South Florida Sun-Sentinel

Voting fixes: New machines and a `none of the above' button

by Michael Mayo

Published December 5, 2006 Sun-Sentinel

The latest election went relatively smoothly in South Florida, but a close U.S. House race in Sarasota shows that we need two fixes for our flawed electronic touch-screen machines.

First, add a "none of the above" option to every race on electronic ballots.

Second, ditch the touch-screen machines entirely.

"I think you're going to start seeing a push toward opti-scan machines," said Broward County Commissioner John Rodstrom.

Now that a federal research agency has issued a draft report concluding that paperless machines, including the ones used in Broward and Miami-Dade counties, "cannot be made secure," the push should become a stampede.

It's going to be a tough bill for Broward County officials and taxpayers to swallow, junking 6,000 Election Systems & Software iVotronic machines after only four years and admitting a $23 million mistake. But common sense and voter confidence dictate a return to a paper-based voting system by the 2008 presidential election.

"Out of what's available, I'd prefer opti-scan," Broward Elections Supervisor Brenda Snipes said Monday.

With optical scan ballots, voters mark their choices and feed the sheet through tabulators at the precinct to make sure every race is properly marked. Ballots with no votes or too many votes in a given race can be detected and corrected on the spot. The best part: Paper ballots mean you can actually count something in a recount.

For a while, the prospect of adding expensive printers to touch-screen machines sounded good. But that just might be throwing good money after bad.

Better to start over.

Snipes said her office has begun researching the costs of an optical-scan system. The County Commission controls spending and has final say over which voting system will be used.

Snipes has one reservation about a switch to opti-scan: early voting. She said an electronic system is better for the unwieldy number of different ballot styles needed at early voting sites. She said she might propose a "blended system" of opti-scan for Election Day precincts and touch-screen machines at early voting sites. That still leaves the issue of a paper trail for the early votes.
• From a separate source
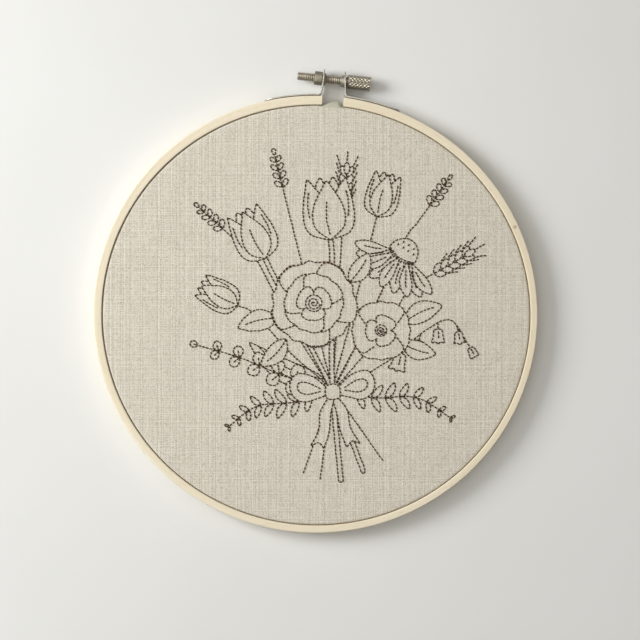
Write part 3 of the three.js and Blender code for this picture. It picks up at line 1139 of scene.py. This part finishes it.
def tarnish_effect():
    """Handled plating: blotches of tarnish from 0 to 1, fine scratches, and worn edges."""
    plating = Effect("Handled plating", Blotch_size=0.004, Wear=1.0)
    size = plating.given["Blotch size"]
    place = plating.vector("DIVIDE", plating.position, plating.join(size, size, size))
    blotches = plating.ramp(plating.noise(place, 1, 4, 0.6), 0.38, 0.66)
    scratched = plating.vector("MULTIPLY", plating.position, (2200, 9000, 9000))
    scratches = plating.noise(scratched, 1, 3)
    edge = plating.ramp(plating.add("ShaderNodeNewGeometry", output="Pointiness"), 0.52, 0.6)
    worn = plating.math("MULTIPLY", edge, plating.given["Wear"], clamp=True)
    shift = plating.plus(plating.times(blotches, 0.16), plating.times(scratches, 0.1))
    return plating.putting_out(
        Tarnish=blotches, Worn_edge=worn, Roughness_shift=shift, Height=scratches
    )


# Materials

BROWN_SPECK = (91.1, 48.7, 9.4)
# The linen's streaks: how they are scaled across and up the picture, and how strong they are.
LINEN_STREAKS = (((520, 40, 0), 0.022), ((40, 520, 0), 0.006))
# Between these distances a mark fades in or out: the painted shade on the puff's above the hoop's middle
# and to each side of it, the old grease's from the rod's middle line and to the left of the head.
PUFF_SHADE_ABOVE = (97.8, 98.5)
PUFF_SHADE_BESIDE = (5.6, 6.4)
GREASE_EDGE = (3.3, 4.2)
GREASE_END = (0.1, 0.6)


def wood_material(name, grain, light, dark, coarseness, shift, speck=None):
    finish = Finish(name)
    streaks = finish.effect(grain, Coarseness=coarseness, Shift=shift)
    colour = finish.mix(finish.ramp(streaks["Tone"], -1, 1), dark, light)
    colour = finish.stained_or_shaded(colour, streaks["Pores"], 0.35, srgb(176, 146, 104))
    if speck is not None:
        where = Vector(speck) * MM + HOOP_MIDDLE
        away = finish.vector("DISTANCE", finish.position, tuple(where), output="Value")
        colour = finish.stained_or_shaded(colour, finish.ramp(away, 0.0012, 0.0003), 0.6, srgb(150, 110, 66))
    finish.set("Base Color", colour)
    finish.set("Roughness", finish.ramp(streaks["Height"], -1, 1, 0.7, 0.54))
    finish.bump(streaks["Height"], 0.00004, 0.6)
    return finish.material


def linen_material(weave):
    finish = Finish("Natural linen", Roughness=0.92, Sheen_Weight=0.15, Sheen_Roughness=0.5)
    threads = finish.effect(weave, Pitch=LINEN_PITCH, Unevenness=1.0)
    colour = finish.mix(finish.ramp(threads["Tone"], -1, 1), srgb(200, 191, 172), srgb(244, 238, 226))
    turned = along_threads(finish)
    for stretch, depth in LINEN_STREAKS:
        streak = finish.noise(finish.vector("MULTIPLY", turned, stretch), detail=2)
        tone = finish.ramp(streak, 0.3, 0.7, 1 - depth, 1 + depth)
        colour = finish.mix(1.0, colour, finish.join(tone, tone, tone), "MULTIPLY")
    # The gaps between threads and the small holes get painted shade: a darker colour for the shadow seen
    # down into and through the weave.
    colour = finish.stained_or_shaded(colour, threads["Gaps"], 0.75, srgb(128, 116, 94))
    # The puff in the gap beside the screw curves away from the light. Its colour is painted shade, and
    # its weave bump is weakened so the weave hardly shows.
    x, y, _ = from_middle(finish)
    beyond = finish.ramp(y, PUFF_SHADE_ABOVE[0] * MM, PUFF_SHADE_ABOVE[1] * MM)
    beside = finish.ramp(finish.math("ABSOLUTE", x), PUFF_SHADE_BESIDE[1] * MM, PUFF_SHADE_BESIDE[0] * MM)
    painted_puff_shade = finish.times(beyond, beside)
    finish.set("Base Color", finish.stained_or_shaded(colour, painted_puff_shade, 0.85, srgb(184, 184, 166)))
    finish.bump(finish.times(threads["Height"], finish.ramp(painted_puff_shade, 0, 1, 1, 0.15)), 0.00022, 0.8)
    return finish.material


def thread_material():
    finish = Finish("Brown stranded cotton", Roughness=0.8, Specular_IOR_Level=0.2, Sheen_Weight=0.03)
    dyed = finish.noise(finish.position, 420, 2)
    colour = finish.mix(finish.ramp(dyed, 0.35, 0.65), srgb(60, 42, 24), srgb(90, 66, 40))
    red = finish.ramp(finish.noise(finish.position, 60, 1), 0.6, 0.72, 0, 0.35)
    finish.set("Base Color", finish.mix(red, colour, srgb(104, 54, 36)))
    finish.bump(finish.noise(finish.position, 9000, 2), 0.00003, 0.6)
    return finish.material


def steel_material(name, plating, clean, dull, worn, roughness, blotch, grease):
    """Plated steel. grease is how dark it is, from 0 to 1, where the screw's rod passes it."""
    finish = Finish(name, Metallic=1.0)
    plated = finish.effect(plating, Blotch_size=blotch, Wear=0.8)
    colour = finish.mix(plated["Tarnish"], clean, dull)
    colour = finish.mix(plated["Worn edge"], colour, worn)
    x, y, z = from_middle(finish)
    rod_middle = (0, SCREW_Y * MM, SCREW_Z * MM)
    away = finish.vector("DISTANCE", finish.join(0, y, z), rod_middle, output="Value")
    near_rod = finish.ramp(away, GREASE_EDGE[1] * MM, GREASE_EDGE[0] * MM)
    ends = [(HEAD_LEFT - end) * MM for end in GREASE_END]
    greasy = finish.times(near_rod, finish.ramp(x, *ends))
    finish.set("Base Color", finish.stained_or_shaded(colour, greasy, grease, srgb(92, 86, 72)))
    shine = finish.plus(plated["Roughness shift"], finish.times(greasy, 0.1))
    finish.set("Roughness", finish.plus(shine, roughness - 0.1))
    finish.bump(plated["Height"], 0.000012, 0.5)
    return finish.material


# Floor, light and camera

PIXELS_PER_MM = 2.105
PICTURE_WIDTH = 640 / PIXELS_PER_MM * MM
CAMERA_HEIGHT = 1.0
CAMERA_RIGHT = 0.00204
CAMERA_UP = -0.00299
FLOOR_REACH = 3


def in_picture(right, up, height):
    """A point that far to the right of and above the hoop's middle in the picture, in metres."""
    return HOOP_MIDDLE + right * PICTURE_RIGHT + up * PICTURE_UP + Vector((0, 0, height))


def make_floor():
    corners = [(x * FLOOR_REACH, y * FLOOR_REACH, 0) for x, y in ((-1, -1), (1, -1), (1, 1), (-1, 1))]
    mesh = bpy.data.meshes.new("floor")
    mesh.from_pydata(corners, [], [(0, 1, 2, 3)])
    finish = Finish("Pale painted board", Roughness=0.85)
    cloudy = finish.ramp(finish.noise(finish.position, 9, 2), 0.3, 0.7)
    finish.set("Base Color", finish.mix(cloudy, (0.775, 0.77, 0.75, 1), (0.80, 0.798, 0.782, 1)))
    mesh.materials.append(finish.material)
    add_to_scene("floor", mesh)


def add_lamp(name, right, up, height, size, energy, colour):
    """A square soft light that points at the hoop's middle."""
    lamp = bpy.data.lights.new(name, "AREA")
    lamp.shape = "SQUARE"
    lamp.size = size
    lamp.energy = energy
    lamp.color = colour
    obj = add_to_scene(name, lamp)
    obj.location = in_picture(right, up, height)
    aim = in_picture(0, 0, 0) - obj.location
    obj.rotation_euler = aim.to_track_quat("-Z", "Y").to_euler()


def make_lights():
    add_lamp(
        "window_light",
        right=-0.84, up=0.26, height=0.6, size=0.5, energy=9.5, colour=(0.985, 1.0, 1.0),
    )
    add_lamp(
        "ceiling_light",
        right=-0.1, up=0.1, height=1.3, size=1.8, energy=9.4, colour=(1.0, 0.975, 0.92),
    )


def make_room():
    """A soft room that is brighter overhead and on its left, as if by a window."""
    world = bpy.data.worlds.new("soft_room")
    bpy.context.scene.world = world
    world.use_nodes = True
    steps = Steps(world.node_tree)
    direction = steps.add("ShaderNodeTexCoord", output="Generated")
    side = steps.vector("DOT_PRODUCT", direction, tuple(-PICTURE_RIGHT), output="Value")
    overhead = steps.ramp(steps.split(direction)[2], 0, 1, 0.62, 1.35)
    background = world.node_tree.nodes["Background"].inputs
    colour = steps.mix(steps.ramp(side, -0.6, 0.4), (1.0, 0.95, 0.87, 1), (0.98, 0.995, 1.0, 1))
    steps.fill(background["Color"], colour)
    steps.fill(background["Strength"], steps.times(steps.ramp(side, -0.9, 0.9, 0.08, 0.22), overhead))


def make_camera():
    camera = bpy.data.cameras.new("camera")
    camera.sensor_width = 36
    camera.lens = camera.sensor_width * CAMERA_HEIGHT / PICTURE_WIDTH
    obj = add_to_scene("camera", camera)
    obj.location = in_picture(CAMERA_RIGHT, CAMERA_UP, RING_FRONT * MM + CAMERA_HEIGHT)
    obj.rotation_euler = (0, 0, PICTURE_TURN)
    bpy.context.scene.camera = obj


def main():
    make_camera()
    make_lights()
    make_room()
    make_floor()
    bpy.context.scene.view_settings.view_transform = "Standard"

    grain = wood_grain_effect()
    plating = tarnish_effect()
    outer_wood = wood_material(
        "Sanded pale wood", grain, light=srgb(240, 229, 206), dark=srgb(230, 216, 186),
        coarseness=1.0, shift=0.0, speck=BROWN_SPECK,
    )
    inner_wood = wood_material(
        "Sawn pale wood", grain, light=srgb(236, 222, 194), dark=srgb(214, 192, 152),
        coarseness=1.3, shift=5.0,
    )
    linen = linen_material(weave_effect())
    thread = thread_material()
    bracket_steel = steel_material(
        "Plated strip", plating, clean=(0.64, 0.61, 0.54, 1), dull=(0.46, 0.43, 0.37, 1),
        worn=(0.74, 0.71, 0.64, 1), roughness=0.5, blotch=0.003, grease=0.5,
    )
    nut_steel = steel_material(
        "Plated nut", plating, clean=(0.56, 0.50, 0.41, 1), dull=(0.38, 0.34, 0.26, 1),
        worn=(0.6, 0.56, 0.47, 1), roughness=0.46, blotch=0.0025, grease=0.45,
    )
    screw_steel = steel_material(
        "Plated turning", plating, clean=(0.56, 0.50, 0.41, 1), dull=(0.38, 0.34, 0.26, 1),
        worn=(0.78, 0.73, 0.63, 1), roughness=0.42, blotch=0.0025, grease=0.1,
    )

    make_outer_ring(outer_wood)
    inner_ring = make_inner_ring(inner_wood)
    cloth = make_cloth(linen)
    stitches = make_stitches(thread)
    bevelled_copy("left_bracket", "left_strap", 0.12, bracket_steel)
    bevelled_copy("right_bracket", "right_strap", 0.12, bracket_steel)
    bevelled_copy("clamp_nut", "hexagon_nut", 0.1, nut_steel)
    make_screw(screw_steel)


main()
The draft report released last week by the National Institute of Standards and Technology, a non-partisan federal agency that advises the U.S. Election Assistance Commission, stated the obvious: Having no paper trail on touch-screen machines erodes public confidence and leaves questions about security.

No paper trail makes things tricky when you have a close race that requires a recount. That's the situation in Florida's 13th Congressional District, where Republican Vern Buchanan beat Democrat Christine Jennings by 369 votes out of 237,000 cast.

Making things trickier: the high number of blank votes on electronic machines.

That was a big problem this year in Sarasota County, which uses the same iVotronic machines as Broward and Miami-Dade; there were 18,380 ballots that came up blank in the Buchanan-Jennings race. The abstention rate of 18 percent in that race in Sarasota was far higher than other major races.

It's impossible to say if the undervotes were caused by a bad ballot design that allowed voters to miss the race, a deliberate snub by voters disgusted with a negative campaign or a computer bug that swallowed votes and sent them into a digital black hole.

Undervotes have always been a part of elections, with some people not voting every race and issue. But some seem out of whack on these machines. Of 411,489 ballots cast in Broward last month, there were only 3,627 undervotes for governor (0.8 percent), but 35,743 (8.6 percent) for state attorney general and 40,168 (9.7 percent) for chief financial officer.

As long as electronic machines are in use, there's an easy fix. Simply add "none of the above/abstain" to every race, and program the machines to prohibit undervotes.

"Excellent idea," Snipes said. "It sounds like a viable option."

That is, until the better option is embraced. Opti-scan would be optimal.